### Goal:
Look in the material below for the line with "Recreate this object" and the line with "plain white card.", then set down exactly those two lines and all lines between, nothing more.

### Record set:
___
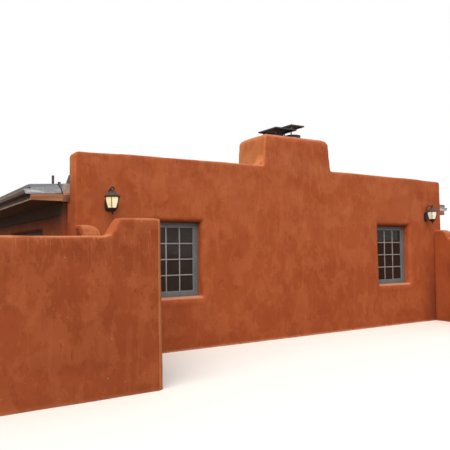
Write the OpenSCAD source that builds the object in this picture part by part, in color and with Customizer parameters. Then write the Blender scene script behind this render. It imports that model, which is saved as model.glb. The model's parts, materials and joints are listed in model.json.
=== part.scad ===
// Adobe house: earth walls with a parapet, horned garden walls, a chimney and a low roof with eaves.
// All sizes are in millimetres. Up is +Z and the front end wall faces -Y.

/* [House] */
// width of the end wall
house_w = 8241; // [6900:1:10400]
// depth from the front end wall to the back end wall
house_d = 9600; // [8000:10:12000]
// height of the parapet above the ridge of the roof
parapet_up = 222; // [120:1:400]
// thickness of the end walls
end_t = 300; // [280:10:400]
// thickness of the side walls
side_t = 360; // [300:10:440]
// how far the side walls stand out past the ends of the end walls
side_out = 95; // [40:1:120]
// top of the earth side walls, under the timber plate
side_h = 2149; // [2140:1:2560]
// how far the foot of the walls leans out
batter = 34; // [0:1:60]
// radius of the soft plastered edges
soft_r = 50; // [30:1:80]
// thickness of the floor
floor_t = 100; // [60:1:140]

/* [Chimney] */
// width of the chimney at its top
stack_w = 1495; // [1200:5:1800]
// height of the chimney above the parapet
stack_up = 595; // [400:5:900]
// depth of the chimney
stack_d = 850; // [700:10:1000]
// centre of the chimney along the end wall
stack_x = 28; // [-400:1:500]
// height of the flue collars above the stack
collar_h = 100; // [60:1:140]
// outer radius of the wider flue collar
collar_r = 150; // [130:1:160]

/* [Roof] */
// overhang of the eaves
eave = 585; // [300:5:800]
// height of the roof edge above the timber plate
eave_up = 223; // [200:1:300]
// fall of the roof, rise over run
pitch = 0.06; // [0.04:0.001:0.08]
// thickness of the roof boards and covering
deck_t = 60; // [40:1:90]
// depth of the roof beams
beam_d = 140; // [100:1:180]
// number of roof beams along each slope
beam_n = 13; // [9:1:17]
// width of a roof beam
beam_w = 70; // [50:1:100]
// width of the gutter
gutter_w = 106; // [90:1:150]
// depth of the gutter
gutter_h = 76; // [60:1:100]

/* [Windows] */
// width of a window frame
win_w = 905; // [700:5:1100]
// height of a window frame
win_h = 1205; // [900:5:1230]
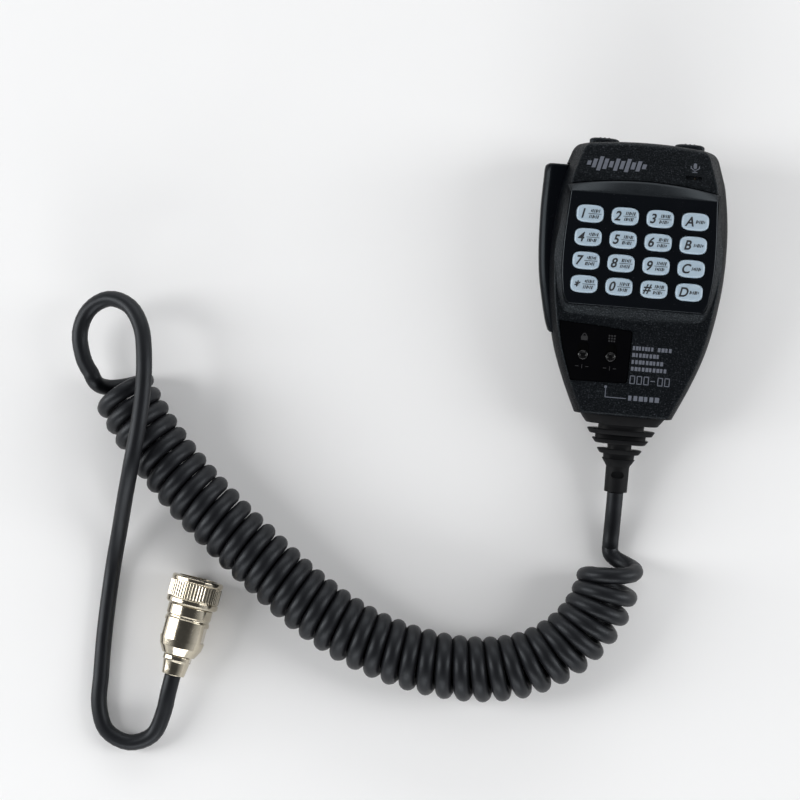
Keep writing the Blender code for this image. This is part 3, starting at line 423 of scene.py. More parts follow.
def add(name, bm, body, slot, *nodes, finish=None, place=BENCH, sharp=32.0, even=False):
    """A piece of the finished object, seated on a body and standing for CAD nodes.

    Its material is its slot's unless finish names another; even weighs its normals by face size.
    """
    bm.transform(place)
    mesh = meshed(name, bm)
    mesh.materials.append(FINISHES[finish or slot])
    mesh.shade_smooth()
    mesh.set_sharp_from_angle(angle=math.radians(sharp))
    obj = linked(name, mesh)
    if even:
        obj.modifiers.new("even normals", "WEIGHTED_NORMAL").keep_sharp = True
    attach(obj, body)
    if nodes:
        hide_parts(*nodes)
    return obj


# ---- finishes

COOL_SHEEN = (0.8, 0.92, 1.0, 1.0)
WALL_TO_FACE = (0.35, 0.62)


class Finish:
    """A procedural material, built up on one Principled shader. Sizes and depths are in millimetres."""

    def __init__(self, name, colour, roughness, **settings):
        self.name = name
        self.material = bpy.data.materials.new(name)
        self.material.use_nodes = True
        self.tree = self.material.node_tree
        self.shader = self.tree.nodes["Principled BSDF"]
        self.shader.inputs["Base Color"].default_value = (*colour, 1.0)
        self.shader.inputs["Roughness"].default_value = roughness
        for label, value in settings.items():
            self.shader.inputs[label.replace("_", " ")].default_value = value
        self.place = self.tree.nodes.new("ShaderNodeTexCoord").outputs["Object"]

    def node(self, kind, **inputs):
        made = self.tree.nodes.new(kind)
        for label, value in inputs.items():
            socket = made.inputs[label.replace("_", " ")]
            if isinstance(value, bpy.types.NodeSocket):
                self.tree.links.new(value, socket)
            else:
                socket.default_value = value
        return made

    def shade(self, label, socket):
        self.tree.links.new(socket, self.shader.inputs[label])
        return self

    def noise(self, size, detail=2.0, stretch=(1.0, 1.0, 1.0)):
        place = self.node("ShaderNodeMapping", Vector=self.place, Scale=stretch).outputs["Vector"]
        made = self.node("ShaderNodeTexNoise", Vector=place, Scale=1 / (size * MM), Detail=detail)
        return made.outputs["Fac"]

    def band(self, value, low, high):
        """0 below low, 1 above high, smooth between them."""
        made = self.node("ShaderNodeMapRange", Value=value, From_Min=low, From_Max=high)
        made.interpolation_type = "SMOOTHSTEP"
        return made.outputs["Result"]

    def spread(self, share, low, high):
        """From low, where share is 0, to high, where it is 1."""
        return self.node("ShaderNodeMapRange", Value=share, To_Min=low, To_Max=high).outputs["Result"]

    def colour(self, share, low, high):
        """Colours the surface from low, where share is 0, to high, where it is 1."""
        mix = self.tree.nodes.new("ShaderNodeMix")
        mix.data_type = "RGBA"
        self.tree.links.new(share, mix.inputs["Factor"])
        mix.inputs[6].default_value = (*low, 1.0)
        mix.inputs[7].default_value = (*high, 1.0)
        return self.shade("Base Color", mix.outputs[2])

    def roughness(self, share, low, high):
        return self.shade("Roughness", self.spread(share, low, high))

    def painted_wall_shade(self, side, front):
        """Less sheen on walls than on faces that look up: painted shade that darkens the walls by which way they
        face.
        """
        parts = self.node("ShaderNodeSeparateXYZ", Vector=self.place.node.outputs["Normal"])
        self.shader.inputs["Specular Tint"].default_value = COOL_SHEEN
        return self.shade("Specular IOR Level",
                          self.spread(self.band(parts.outputs["Z"], *WALL_TO_FACE), side, front))

    def bump(self, height, depth, strength=0.5):
        made = self.node("ShaderNodeBump", Height=height, Distance=depth * MM, Strength=strength)
        return self.shade("Normal", made.outputs["Normal"])


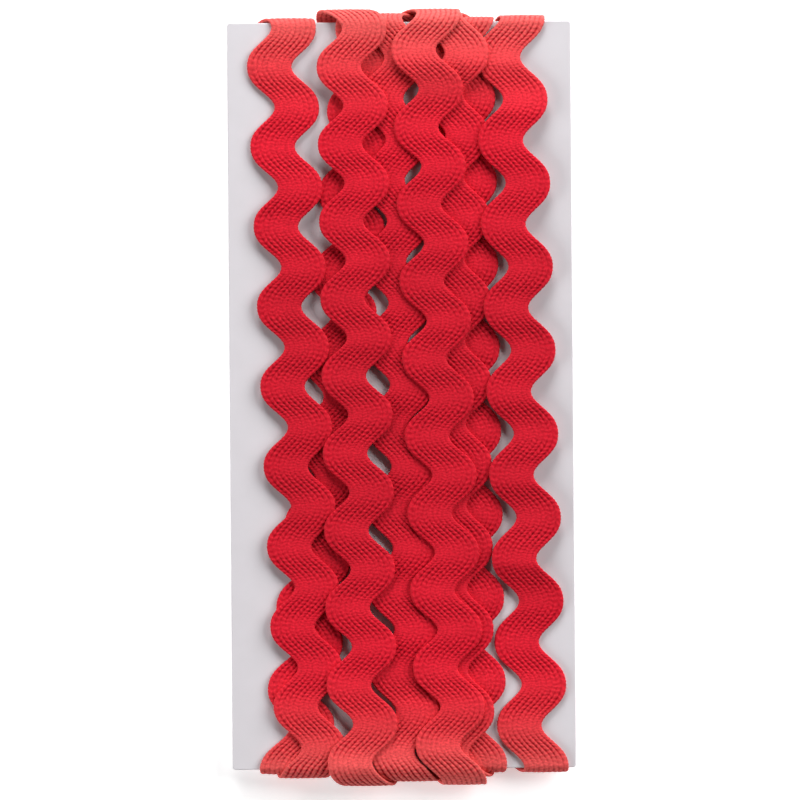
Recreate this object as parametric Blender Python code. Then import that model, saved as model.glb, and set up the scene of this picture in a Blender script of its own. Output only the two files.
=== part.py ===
"""Roll of ric rac: one length of red zigzag braid wound round a plain white card.

Metres, +Z up. The card lies flat, +X to its right and +Y to its top edge. The braid goes down the front, round the
bottom edge, up the back and over the top edge, eight times, and both of its ends are tucked in at the back. The
windings at the back lie on z = 0, and x = y = 0 is the middle of the whole.
"""

from math import cos, pi, sin, tau

import bmesh
import bpy

MM = 0.001

# The card
CARD_WIDTH = 61.0 * MM
CARD_HEIGHT = 132.6 * MM
CARD_THICKNESS = 1.0 * MM
CARD_CORNER = 0.5 * MM
CARD_EDGE = 0.15 * MM

# The braid, laid straight: 12.7 mm from the tip of one bend to the tip of the next on the other side
BRAID_THICKNESS = 0.62 * MM
BEND_LENGTH = 14.2 * MM  # one whole zigzag
BEND_REACH = 2.3 * MM  # from the middle line to the braid's own middle at a bend
BAND_HALF_WIDTH = 4.28 * MM  # measured across the length, on average
BAND_SWELL = 0.33 * MM  # wider on the slopes and narrower at the bends by this

# How it lies
CARD_GAP = 0.3 * MM
LAYER_GAP = 0.12 * MM
SIDE_GAP = 0.15 * MM
SAG = 0.05 * MM  # how far a loose stretch drops between two stations
WRAP_SAG = 0.3 * MM  # the same where tension pulls it round an edge
FLAT_BACK = 3.0 * MM  # thicker heaps at the back are pressed to this, so they lie flat
STATION = BEND_LENGTH / 8
WRAP_STEPS = 4

# Each turn's run down the front, from the first wound to the last: the place of its middle line at the card's top
# and bottom edge, the height of one of its right bends, its own zigzag length, which tension changes a little, and
# the layer in which it goes round the edges. All but the layer are in millimetres.
TURNS = {
    "first under right": dict(top=10.7, bottom=12.0, bend_at=52.8, bend=14.8, layer=1),
    "second under right": dict(top=9.7, bottom=9.8, bend_at=60.6, bend=14.6, layer=2),
    "first under left": dict(top=-4.9, bottom=-19.4, bend_at=58.3, bend=14.65, layer=1),
    "second under left": dict(top=-1.0, bottom=0.3, bend_at=59.9, bend=14.5, layer=2),
    "far left": dict(top=-20.95, bottom=-16.5, bend_at=51.3, bend=14.2, layer=1),
    "middle left": dict(top=-8.4, bottom=-7.3, bend_at=51.4, bend=13.7, layer=3),
    "middle right": dict(top=4.8, bottom=8.4, bend_at=54.3, bend=13.7, layer=3),
    "far right": dict(top=19.75, bottom=22.95, bend_at=52.4, bend=14.83, layer=1),
}
TAIL_IN = dict(x=4.0, share=0.8)  # the first end: where it starts, and how much of the back it covers
TAIL_OUT = dict(x=13.0, share=0.75)
# Near the top edge one earlier turn was pulled out over a later one.
OVER, UNDER, OVER_ABOVE = "second under right", "far right", 54.0 * MM

MATERIALS = {
    "white card": dict(colour=(0.75, 0.74, 0.76, 1.0), roughness=0.8),
    "red braid": dict(colour=(0.74, 0.04, 0.06, 1.0), roughness=0.7),
}


def clear_scene():
    for old in list(bpy.data.objects):
        bpy.data.objects.remove(old, do_unlink=True)


def material(name):
    made = bpy.data.materials.new(name)
    made.use_nodes = True
    shader = made.node_tree.nodes["Principled BSDF"]
    shader.inputs["Base Color"].default_value = MATERIALS[name]["colour"]
    shader.inputs["Roughness"].default_value = MATERIALS[name]["roughness"]
    shader.inputs["Metallic"].default_value = 0.0
    return made


def add_object(name, bm, material_name, place):
    mesh = bpy.data.meshes.new(name)
    bm.to_mesh(mesh)
    bm.free()
    mesh.materials.append(material(material_name))
    made = bpy.data.objects.new(name, mesh)
    made.location = place
    bpy.context.collection.objects.link(made)


def stations():
    """The places round the card where the braid's sections stand, each with its point and its outward direction, as
    (y, z, out_y, out_z). They start at the top of the front."""
    edge = CARD_THICKNESS / 2
    straight = CARD_HEIGHT / 2 - edge
    count = round(2 * straight / STATION)
    step = 2 * straight / count
    turn = pi / WRAP_STEPS
    places = []
    for side in (1, -1):  # the front, then the back
        for i in range(count + 1):
            places.append((side * (straight - i * step), side * edge, 0.0, side))
        for i in range(1, WRAP_STEPS):
            out_y, out_z = -side * sin(i * turn), side * cos(i * turn)
            places.append((-side * straight + edge * out_y, edge * out_z, out_y, out_z))
    return places


def front_phase(turn, y):
    """The zigzag's phase on a front run: 0 at a right bend, and growing downwards."""
    return tau * (turn["bend_at"] * MM - y) / (turn["bend"] * MM)


def wrap_phase(turn):
    """What the phase gains on the half circle round an edge, which is longer in the outer layers."""
    below = CARD_THICKNESS / 2 + CARD_GAP + (turn["layer"] - 1) * (BRAID_THICKNESS + LAYER_GAP)
    return tau * pi * (below + BRAID_THICKNESS / 2) / BEND_LENGTH


def braid_path(places):
    """One entry for each section along the whole braid: its station, its turn, its middle line's x and its phase."""
    per_side = len(places) // 2
    run = per_side - WRAP_STEPS  # steps in a straight run
    top_y, bottom_y = places[0][0], places[run][0]
    usual = tau * (top_y - bottom_y) / BEND_LENGTH
    turns = list(TURNS.values())
    path = []
    for number in range(-1, len(turns)):
        turn = turns[number] if number >= 0 else None
        following = turns[number + 1] if number + 1 < len(turns) else None
        if turn:
            for i in range(per_side):
                share = min(i / run, 1)
                x = turn["top"] + (turn["bottom"] - turn["top"]) * share
                phase = front_phase(turn, places[min(i, run)][0])
                phase += wrap_phase(turn) * max(i - run, 0) / WRAP_STEPS
                path.append(dict(station=i, turn=number, x=x * MM, phase=phase))
        low_x = turn["bottom"] if turn else TAIL_IN["x"]
        high_x = following["top"] if following else TAIL_OUT["x"]
        if turn:
            low_phase = front_phase(turn, bottom_y) + wrap_phase(turn)
        if following:
            high_phase = front_phase(following, top_y) - wrap_phase(following)
        if not turn:
            low_phase = high_phase - usual
        if not following:
            high_phase = low_phase + usual
        whole = round((low_phase + usual - high_phase) / tau)
        gained = high_phase + whole * tau - low_phase
        for i in range(per_side):
            share = min(i / run, 1)
            if not turn and share < 1 - TAIL_IN["share"]:
                continue
            if not following and share > TAIL_OUT["share"]:
                continue
            phase = low_phase + gained * share
            if i > run:
                phase += wrap_phase(following) * (i - run) / WRAP_STEPS
            x = low_x + (high_x - low_x) * share
            path.append(dict(station=per_side + i, turn=number, x=x * MM, phase=phase))
    return path


def band(entry):
    """The left and right edge of the braid at a section."""
    middle = entry["x"] + BEND_REACH * cos(entry["phase"])
    half = BAND_HALF_WIDTH - BAND_SWELL * cos(2 * entry["phase"])
    return middle - half, middle + half


def crosses(bands, i, j):
    """True if two turns' bands meet at this station or at the one before or after it."""
    for a, b in zip(bands[max(i - 1, 0) : i + 2], bands[max(j - 1, 0) : j + 2]):
        if a[0] < b[1] + SIDE_GAP and b[0] < a[1] + SIDE_GAP:
            return True
    return False


def swapped(lower, upper, places):
    """True where the later of two turns was pulled under the earlier one."""
    names = list(TURNS)
    if (lower["turn"], upper["turn"]) != (names.index(OVER), names.index(UNDER)):
        return False
    y, z = places[lower["station"]][:2]
    return y > OVER_ABOVE and z >= 0


def heights(path, places):
    """How far the braid's outer face lies from the card at each section: each turn lies on the card or on what was
    wound before it, and between such points it sags."""
    single = CARD_GAP + BRAID_THICKNESS
    pitch = BRAID_THICKNESS + LAYER_GAP
    bands = [band(entry) for entry in path]
    at_station = {}
    for i, entry in enumerate(path):
        at_station.setdefault(entry["station"], []).append(i)
    sag = [WRAP_SAG if abs(places[e["station"]][2]) > 0.01 else SAG for e in path]
    height = [single] * len(path)
    lowest = [single] * len(path)
    chunk, overlap = len(places) // 3, 8
    for sweep in range(2):
        for start in range(0, len(path), chunk):
            low, high = max(0, start - overlap), min(len(path), start + chunk)
            for i in range(low, high):
                lowest[i] = single
                for j in at_station[path[i]["station"]]:
                    below = j < i and not swapped(path[j], path[i], places)
                    below = below or (j > i and sweep and swapped(path[i], path[j], places))
                    if below and crosses(bands, i, j):
                        lowest[i] = max(lowest[i], height[j] + pitch)
                height[i] = lowest[i]
            settle(height, lowest, sag, low, high)
    return height


def settle(height, lowest, sag, low, high):
    """Lets the stretch from low to high hang between the points that hold it up."""
    start = max(low, 1)
    for _ in range(80):
        for i in range(start, high):
            after = height[i + 1] if i + 1 < high else height[i]
            height[i] = max(lowest[i], (height[i - 1] + after) / 2 - sag[i])


def pressed(path, places, height):
    """How much of its thickness the heap of layers keeps at each station: all of it, but for the back's high heaps."""
    top = [0.0] * len(places)
    for entry, outer in zip(path, height):
        if places[entry["station"]][3] == -1:
            top[entry["station"]] = max(top[entry["station"]], outer)
    return [min(1, (FLAT_BACK - CARD_GAP) / max(t - CARD_GAP, CARD_GAP)) for t in top]


def ribbon_points(path, places, height):
    """The four corners of each section, in order round it."""
    kept = pressed(path, places, height)
    rings = []
    for entry, loose in zip(path, height):
        y, z, out_y, out_z = places[entry["station"]]
        share = kept[entry["station"]]
        left, right = band(entry)
        outer = CARD_GAP + (loose - CARD_GAP) * share
        inner = outer - BRAID_THICKNESS * share
        corners = ((left, inner), (right, inner), (right, outer), (left, outer))
        rings.append([(x, y + h * out_y, z + h * out_z) for x, h in corners])
    return rings


def ribbon_mesh(rings):
    """A closed band through the rings: a grid whose long sides are sewn together and whose ends are filled."""
    bm = bmesh.new()
    sides = len(rings[0])
    bmesh.ops.create_grid(bm, x_segments=sides, y_segments=len(rings) - 1, size=1)
    bm.verts.ensure_lookup_table()
    for row, ring in enumerate(rings):
        for column in range(sides + 1):
            bm.verts[row * (sides + 1) + column].co = ring[column % sides]
    bmesh.ops.remove_doubles(bm, verts=bm.verts, dist=1e-7)
    open_edges = [edge for edge in bm.edges if edge.is_boundary]
    bmesh.ops.holes_fill(bm, edges=open_edges, sides=sides)
    bmesh.ops.recalc_face_normals(bm, faces=bm.faces)
    return bm


def card_mesh():
    """A thin box with rounded corners and slightly rounded edges."""
    bm = bmesh.new()
    bmesh.ops.create_cube(bm, size=1)
    bmesh.ops.scale(bm, vec=(CARD_WIDTH, CARD_HEIGHT, CARD_THICKNESS), verts=bm.verts)
    upright = [e for e in bm.edges if abs(e.verts[0].co.z - e.verts[1].co.z) > CARD_THICKNESS / 2]
    round_edges(bm, upright, CARD_CORNER, 3)
    flat = [e for e in bm.edges if abs(e.verts[0].co.z - e.verts[1].co.z) < CARD_THICKNESS / 2]
    round_edges(bm, flat, CARD_EDGE, 2)
    return bm


def round_edges(bm, edges, width, segments):
    bmesh.ops.bevel(
        bm,
        geom=edges,
        offset=width,
        segments=segments,
        affect="EDGES",
        profile=0.5,
        material=-1,
    )


def build():
    clear_scene()
    places = stations()
    path = braid_path(places)
    height = heights(path, places)
    rings = ribbon_points(path, places, height)
    ys = [y for ring in rings for _, y, _ in ring]
    zs = [z for ring in rings for _, _, z in ring]
    card_place = (0, -(min(ys) + max(ys)) / 2, -min(zs))  # the whole's middle is at the origin, its back on z = 0
    add_object("card", card_mesh(), "white card", card_place)
    add_object("ric_rac_winding", ribbon_mesh(rings), "red braid", card_place)


build()
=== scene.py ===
"""Looks of a roll of ric rac: red zigzag braid wound round a white card that lies face up.

Metres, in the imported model's frame: +X to the card's right, +Y to its top edge, +Z out of its front.
"""

from math import cos, pi, radians, sin, tau

import bmesh
import bpy
import numpy as np
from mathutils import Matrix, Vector


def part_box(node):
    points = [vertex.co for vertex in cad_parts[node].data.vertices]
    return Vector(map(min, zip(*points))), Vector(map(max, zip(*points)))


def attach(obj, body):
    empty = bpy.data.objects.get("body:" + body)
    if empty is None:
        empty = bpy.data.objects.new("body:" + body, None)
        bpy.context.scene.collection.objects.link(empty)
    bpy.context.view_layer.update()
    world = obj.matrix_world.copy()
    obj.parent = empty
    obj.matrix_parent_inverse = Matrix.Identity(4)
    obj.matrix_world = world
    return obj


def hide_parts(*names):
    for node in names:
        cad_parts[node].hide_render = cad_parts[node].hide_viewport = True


MM = 0.001
TINY = 0.01  # an angle in radians, or its sine, that counts as none

# The braid, as the model of its winding has it
BRAID_THICKNESS = 0.62 * MM
BEND_LENGTH = 14.2 * MM
BEND_REACH = 2.3 * MM
BAND_HALF_WIDTH = 4.28 * MM
BAND_SWELL = 0.33 * MM
CARD_HALF = 0.5 * MM
CARD_GAP = 0.3 * MM
LAYER_GAP = 0.12 * MM
SIDE_GAP = 0.15 * MM
SAG = 0.05 * MM
WRAP_SAG = 0.3 * MM
FLAT_BACK = 3.0 * MM
STATION = BEND_LENGTH / 8
WRAP_STEPS = 4
SHARED_STATIONS = 8  # how many the braid settles on again with each new stretch
SETTLE_ROUNDS = 80
FINER = 16  # steps of the fine route from one station to the next

TURNS = {
    "first under right": dict(top=10.7, bottom=12.0, bend_at=52.8, bend=14.8, layer=1),
    "second under right": dict(top=9.7, bottom=9.8, bend_at=60.6, bend=14.6, layer=2),
    "first under left": dict(top=-4.9, bottom=-19.4, bend_at=58.3, bend=14.65, layer=1),
    "second under left": dict(top=-1.0, bottom=0.3, bend_at=59.9, bend=14.5, layer=2),
    "far left": dict(top=-20.95, bottom=-16.5, bend_at=51.3, bend=14.2, layer=1),
    "middle left": dict(top=-8.4, bottom=-7.3, bend_at=51.4, bend=13.7, layer=3),
    "middle right": dict(top=4.8, bottom=8.4, bend_at=54.3, bend=13.7, layer=3),
    "far right": dict(top=19.75, bottom=22.95, bend_at=52.4, bend=14.83, layer=1),
}
TAIL_IN = dict(x=4.0, share=0.8)
TAIL_OUT = dict(x=13.0, share=0.75)
OVER, UNDER, OVER_ABOVE = "second under right", "far right", 54.0 * MM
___
### Exercise answer:
Recreate this object as parametric Blender Python code. Then import that model, saved as model.glb, and set up the scene of this picture in a Blender script of its own. Output only the two files.
=== part.py ===
"""Roll of ric rac: one length of red zigzag braid wound round a plain white card.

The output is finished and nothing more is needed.